SYDNEY - Australia will begin co-manufacturing guided weapons with the United States next year to boost supplies for allies in the region and increase the US military presence in the country, including bomber aircraft, the two countries said.
Australia and the United States are already working to upgrade air bases in northern and western Australia, which are the closest to potential flashpoints with China in the South China Sea.
After the annual AUSMIN talks in Annapolis, Maryland, US Defense Secretary Lloyd Austin said there would be an increase in the presence of rotational US forces in Australia.
“This will mean more maritime patrol aircraft and reconnaissance aircraft operating from bases across northern Australia. It will also mean more frequent rotational bomber deployments,” he said.
Austin said the two allies faced shared security challenges including “coercive behaviour” by China.
A joint statement released after the talks expressed concern over Chinese military activity around Taiwan, and China’s excessive maritime claims in the South China Sea.
They “noted grave concern about China’s dangerous and escalatory behavior toward Philippine vessels lawfully operating within the Philippines’ exclusive economic zone”.
China on Wednesday carried out a combat patrol to test “strike capabilities” near Scarborough Shoal, an area also claimed by the Philippines.
Beijing has continued to press its claims to almost the entire South China Sea despite an international tribunal ruling in 2016 that its assertion has no legal basis.
Scarborough Shoal is 240 kilometres west of the Philippines’ main island of Luzon and nearly 900km from the nearest major Chinese land mass of Hainan.
China in 2012 used coastguard vessels to take control of the shoal, a triangular chain of reefs and rocks that are part of a rich fishing ground and had long been used by Filipino fishermen as a safe harbour.
On Wednesday, the Chinese military’s Southern Theater Command said it had “organised a joint combat patrol in the sea and airspace” near the area.
The manoeuvres tested “the reconnaissance and early warning, rapid mobility, and joint strike capabilities of theatre troops”, Beijing said.

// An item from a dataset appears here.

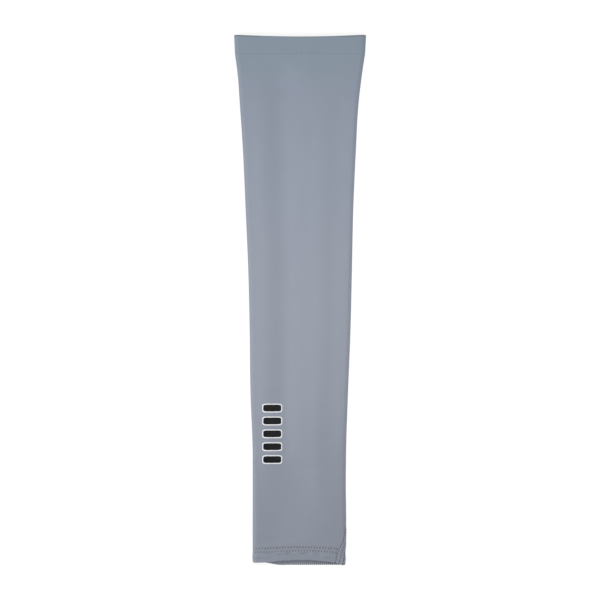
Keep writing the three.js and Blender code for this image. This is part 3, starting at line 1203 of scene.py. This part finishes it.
loop_row = sum(STITCH_ROWS) / 2
loop_swing = np.diff(STITCH_ROWS)[0] + LOOP_SLACK
loop_ends = panel_girths(loop_row)[[0, -1]] + np.array([LOOP_INSET, -LOOP_INSET])
loop_girths = np.arange(*loop_ends, STITCH_PITCH / 4)
loop_distances = loop_row + swing(len(loop_girths)) * loop_swing
loop_depths = np.full(len(loop_girths), LOOP_DEPTH)
loop_line = cloth_line("loop line", loop_distances, loop_girths, loop_depths)
threads_on_hem.append(grow("hem_loop_thread", loop_line, cover_thread, {"Thread": hem_thread}))

# %% [markdown]
# ## A few tacks on the band
# The ends of the band are tacked down with a short row of long dark stitches by its lower
# edge. It could be drawn in the band's finish, but the tree that lays the hem's stitches
# can lay these too, along a short line on the front.

# %% Tacks on the band
TACK_ROW = band_start + 1.6 * MM
TACK_ENDS = (-3.0 * MM, 16.0 * MM)
TACK_POINTS = 60
TACK_DEPTH = 0.06 * MM
TACK = {"Pitch": 3.6 * MM, "Length": 2.2 * MM, "Thread radius": 0.17 * MM, "Seed": 31}

tack_girths = front_girth(TACK_ROW, np.linspace(TACK_ENDS[1], TACK_ENDS[0], TACK_POINTS))
tack_rows, tack_depths = (np.full(TACK_POINTS, value) for value in (TACK_ROW, TACK_DEPTH))
tack_line = cloth_line("tack line", tack_rows, tack_girths, tack_depths)
band_tacks = grow("band_tacks", tack_line, stitch_row, {**TACK, "Thread": tack_thread})

# %% [markdown]
# ## The seam's stitching
# Three rows of needle stitches hold the strip, and one cover thread swings across them. It
# is what makes a flat seam look like a fine ladder. The cover thread's line swings from
# side to side on the cloth itself, so that it bends round the fold with the strip. A soft
# line of painted shadow on each side of the strip marks the joint where the panel's edge meets it.

# %% Threads of the seam
NEEDLE_GAP = 2.8 * MM
SEAM_PITCH = 2.1 * MM
COVER_SWING = 6.0 * MM
COVER_LIFT = 0.08 * MM
NEEDLE_SINK = 0.1 * MM
SEAM_STITCH = {"Length": 1.25 * MM, "Thread radius": 0.33 * MM}
COVER_RADIUS = 0.15 * MM
seam_distances = np.arange(1.0 * MM, band_start - 0.5 * MM, SEAM_PITCH / 4)


def seam_line(name, offsets, depth):
    girths = np.array([seam_middle(d) for d in seam_distances]) + offsets
    depths = []
    for d, girth in zip(seam_distances, girths):
        drawn = hem_relief(d, np.array([girth]))[0] * SEAM_DRAW
        depths.append(seam_sink(d) + depth + drawn)
    return cloth_line(name, seam_distances, girths, depths)


threads_on_seam = []
for k, side in enumerate((1, 0, -1)):
    line = seam_line("seam line", side * NEEDLE_GAP, NEEDLE_SINK)
    values = {**SEAM_STITCH, "Pitch": even_pitch(line, SEAM_PITCH)}
    values |= {"Seed": 21 + k, "Thread": seam_thread}
    threads_on_seam.append(grow(f"seam_stitches_{k + 1}", line, stitch_row, values))
cover_line = seam_line("cover line", swing(len(seam_distances)) * COVER_SWING, -COVER_LIFT)
cover_values = {"Thread": hem_thread, "Thread radius": COVER_RADIUS}
threads_on_seam.append(grow("seam_cover_thread", cover_line, cover_thread, cover_values))

# %% The strip's finish
STRIP_TONE = 1.06
JOINT_INSET = 0.2 * MM
JOINT_BLUR = 0.35 * MM
JOINT_SHADE = 0.18
JOINT_SHADOW_DARKNESS = 0.15


def strip_finish():
    finish, tree, shader, place = start_finish("strip knit")
    knit = dyed_knit(tree, place, darker(BODY_YARN, STRIP_TONE), DEEP_GROOVE_SHADE_SHARE)
    side = maths(tree, "ABSOLUTE", part_of(tree, place, 0))
    # Painted shadow along the joint on each side of the strip.
    joint = bell(tree, side, SEAM_WIDTH / 2 - JOINT_INSET, JOINT_BLUR)
    shade = product(tree, joint, JOINT_SHADE)
    color = mixed(tree, shade, knit["Color"], darker(BODY_YARN, JOINT_SHADOW_DARKNESS))
    set_fabric(tree, shader, color, knit["Roughness"], knit["Height"])
    return finish


def own_places(piece):
    """Turns the strip's U from the girth into the way from the seam's middle."""
    layer = piece.data.uv_layers["cloth"].uv
    places = np.empty(len(layer) * 2)
    layer.foreach_get("vector", places)
    places = places.reshape(-1, 2)
    places[:, 0] -= [seam_middle(v) for v in places[:, 1]]
    layer.foreach_set("vector", places.ravel())


own_places(strip)
strip.data.materials.append(strip_finish())
print("strip finished with", len(strip.data.materials[0].node_tree.nodes), "nodes")

# %% [markdown]
# ## A plain mark on the forearm
# Sportswear often has a mark of thin film pressed on with heat. Here it is a ladder of five
# plain bars: black film on a slightly larger white one, which shows as a fine border. Each
# bar is a small sheet that takes its shape from the same law as the cloth under it, so it
# lies on the cloth without a gap. Its corners follow a superellipse.

# %% Bars of film
BAR_COUNT = 5
BAR_WIDTH = 14.2 * MM
BAR_DEPTH = 5.4 * MM
BAR_STEP = 10.2 * MM
BARS_X = -22.1 * MM
BARS_Y = -105.9 * MM
BORDER = 0.8 * MM
FILM = 0.06 * MM
FILM_HOLD = 0.02 * MM
CORNER_POWER = 6
BAR_ROWS = 20
BAR_COLUMNS = 18


def film_bar(name, y, width, depth, lift):
    """One bar of film, centred across the marks' place, lift above the cloth."""
    middle = y - cad_low.y
    shares = np.sin(np.linspace(-0.97, 0.97, BAR_ROWS) * np.pi / 2)
    halves = width / 2 * (1 - np.abs(shares) ** CORNER_POWER) ** (1 / CORNER_POWER)
    half_at = {round(middle + s * depth / 2, 7): h for s, h in zip(shares, halves)}

    def girths(distance):
        half = half_at[round(distance, 7)]
        xs = np.linspace(BARS_X + half, BARS_X - half, BAR_COLUMNS)
        return front_girth(distance, xs)

    top = [(round(d, 7), -lift - FILM) for d in half_at]
    under = [(d, FILM_HOLD - lift) for d, _ in top]
    return make_sheet(name, top, under, girths, [d for d, _ in top])


def mark():
    """The white and the black film, each joined into one piece."""
    made = []
    for name, extra, lift in (("mark_border", BORDER, 0.0), ("mark_bars", 0.0, FILM)):
        bars = []
        for k in range(BAR_COUNT):
            y = BARS_Y + (k - (BAR_COUNT - 1) / 2) * BAR_STEP
            width, depth = BAR_WIDTH + 2 * extra, BAR_DEPTH + 2 * extra
            bars.append(film_bar(f"{name}_{k}", y, width, depth, lift))
        with bpy.context.temp_override(
            active_object=bars[0], object=bars[0], selected_editable_objects=bars
        ):
            bpy.ops.object.join()
        bars[0].name = name
        made.append(bars[0])
    return made


mark_border, mark_bars = mark()
print("mark:", len(mark_border.data.polygons), "and", len(mark_bars.data.polygons), "faces")

# %% Film finishes
FILM_RELIEF = {"Loop height": 0.012 * MM, "Streaks": 0.1}
FILM_GLOSS = 0.12
WHITE_INK = (0.9, 0.91, 0.93, 1)
BLACK_INK = (0.006, 0.0065, 0.008, 1)


def film_finish(name, ink):
    """Pressed film: smooth and a little glossy, with the knit showing through as a faint relief."""
    finish, tree, shader, place = start_finish(name)
    knit = dyed_knit(tree, place, ink, DEEP_GROOVE_SHADE_SHARE, FILM_RELIEF)
    rough = linear(tree, knit["Roughness"], 0.6, -0.02)
    set_fabric(tree, shader, knit["Color"], rough, knit["Height"], 0.0)
    set_inputs(shader, {"Specular IOR Level": FILM_GLOSS})
    return finish


mark_border.data.materials.append(film_finish("white film", WHITE_INK))
mark_bars.data.materials.append(film_finish("black film", BLACK_INK))
print("film finishes made")

# %% [markdown]
# ## How the pieces belong together
# Each piece of cloth stands for one of the plain solids, which it hides, and all of them
# ride on the one body. The size each was cut to is worked out: the panel as a tapered
# strip, and the hem and the band unfolded.


def flat_size(distances, girths_at):
    """The longest girth, the length, and the area of a piece laid flat."""
    widths = [np.ptp(girths_at(d)) for d in distances]
    return max(widths), np.ptp(distances), float(np.trapz(widths, distances))


panel_distances = np.linspace(HEM_DEPTH, band_start, 80)
panel_width, panel_length, panel_area = flat_size(panel_distances, panel_girths)
hem_width = flat_size(np.linspace(0, HEM_DEPTH, 9), panel_girths)[0]
band_width = flat_size(np.linspace(band_start, sleeve_length, 9), ring_girths)[0]
print(f"panel cut to {panel_width / MM:.0f} by {panel_length / MM:.0f} mm")
print(f"hem cut to {hem_width / MM:.0f} by {2 * HEM_DEPTH / MM:.0f} mm")

stands_for = {
    panel: ("sleeve_body", "body_knit"),
    hem: ("wrist_hem", "hem_knit"),
    band: ("upper_band", "band_knit"),
    strip: ("flatlock_seam", "seam_thread"),
}
for piece, (solid, slot) in stands_for.items():
    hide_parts(solid)
    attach(piece, "root")
for piece in threads_on_hem + threads_on_seam + [band_tacks]:
    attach(piece, "root")
for piece in (mark_border, mark_bars):
    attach(piece, "root")

# %% Measure and finish
visual_low, visual_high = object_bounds()
for axis, name in enumerate(("width", "length", "height")):
    cad = cad_high[axis] - cad_low[axis]
    visual = visual_high[axis] - visual_low[axis]
    print(f"{name}: solids {cad / MM:.2f} mm, cloth {visual / MM:.2f} mm")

There are no US military bases in Australia, but the northern city of Darwin hosts a US Marine Rotational Force six months of each year and the US is building facilities for its marines and visiting air squadrons within Australian bases.
Australian Defence Minister Richard Marles said the presence of US forces in Australia contributed to deterrence in the region, adding that there would be closer collaboration on guided weapons manufacture in Australia.
Australia will begin co-manufacturing guided missiles next year, including the guided multiple launch rocket systems (GMLRS) used in Ukraine.
Australia is also testing a hypersonic attack cruise missile (HACM) with the US, which Canberra said it would consider fielding as its first hypersonic weapon for fighter jets.
“The presence of American force posture in our nation provides an enormous opportunity to work with our neighbours in the region,” Marles said.
Japan would increase exercises with US marines in Darwin, while Australia and the US would hold regular exercises in the Philippines’ exclusive economic zone, the statement said.
The statement mentioned Australia’s strategic Indian Ocean territory, Cocos Islands, for the first time, saying the United States welcomed Australia’s planned infrastructure upgrades there and supported Australia’s completion of this work.
The Cocos Islands, with a population of 600, sits 3,000km west of the Australian mainland and is described by the Australian Defence Force as key to its maritime surveillance operations in the Indian Ocean, where China is increasing submarine activity.
Australia has said it will start construction on an expanded airfield on the island this year, to carry heavier military aircraft, including the submarine-hunting P-8A Poseidon.